Stream s = Stream.stream(iterable);

It could be implemented like this:

public static<T> Stream<T> stream(Iterable<T> i) {
    return StreamSupport.stream(i.spliterator(), false);
}

Obviously with convenience overloads that allow for the additional specialisations, like parallelisation, or passing a Spliterator

But again, if Iterable had its own stream() default method, an incredible number of APIs would be so much better integrated with Java 8 out of the box, without even supporting Java 8 explicitly!

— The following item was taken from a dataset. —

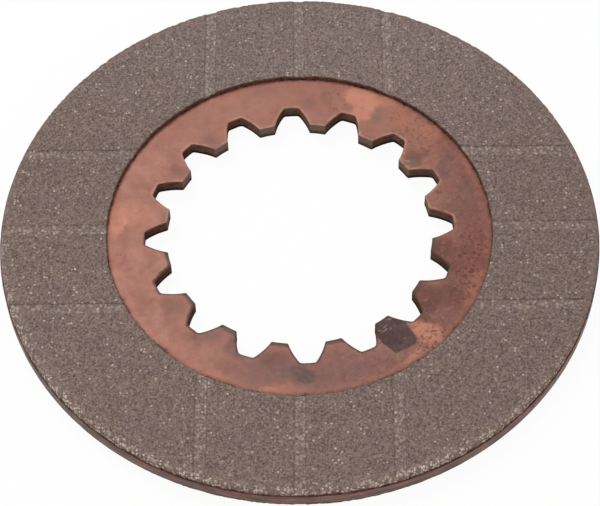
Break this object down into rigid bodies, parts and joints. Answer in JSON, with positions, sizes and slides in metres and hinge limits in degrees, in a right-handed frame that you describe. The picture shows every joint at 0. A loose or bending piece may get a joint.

Take jOOQ for instance. jOOQ still supports Java 6, so a direct dependency is not possible. However, jOOQ’s ResultQuery type is an Iterable. This allows you to use such queries directly inline in foreach loops, as if you were writing PL/SQL:

PL/SQL

FOR book IN (
  SELECT * FROM books ORDER BY books.title
)
LOOP
  -- Do things with book
END LOOP;

Java

for (BookRecord book : 
  ctx.selectFrom(BOOKS).orderBy(BOOKS.TITLE)
) {
  // Do things with book
}

Now imagine the same thing in Java 8:

ctx.selectFrom(BOOKS).orderBy(BOOKS.TITLE)
   .stream()
   .map / reduce / findAny, etc...

Unfortunately, the above is currently not possible. You could, of course, eagerly fetch all the results into a jOOQ Result, which extends List:

ctx.selectFrom(BOOKS).orderBy(BOOKS.TITLE)
   .fetch()
   .stream()
   .map / reduce / findAny, etc...

But it’s one more method to call (every time), and the actual stream semantics is broken, because the fetch is done eagerly.

Complaining on a high level

This is, of course, complaining on a high level, but it would really be great if a future version of Java, e.g. Java 9, would add this missing method to the Iterable API. Again, 99% of all use-cases will want the Stream type to be returned, not the IntStream type. And if they do want that for whatever obscure reason (much more obscure than many evil things from old legacy Java APIs, looking at you Calendar), then why shouldn’t they just declare an intStream() method. After all, if someone is crazy enough to write Iterable<Integer> when they’re really operating on int primitive types, they’ll probably accept a little workaround.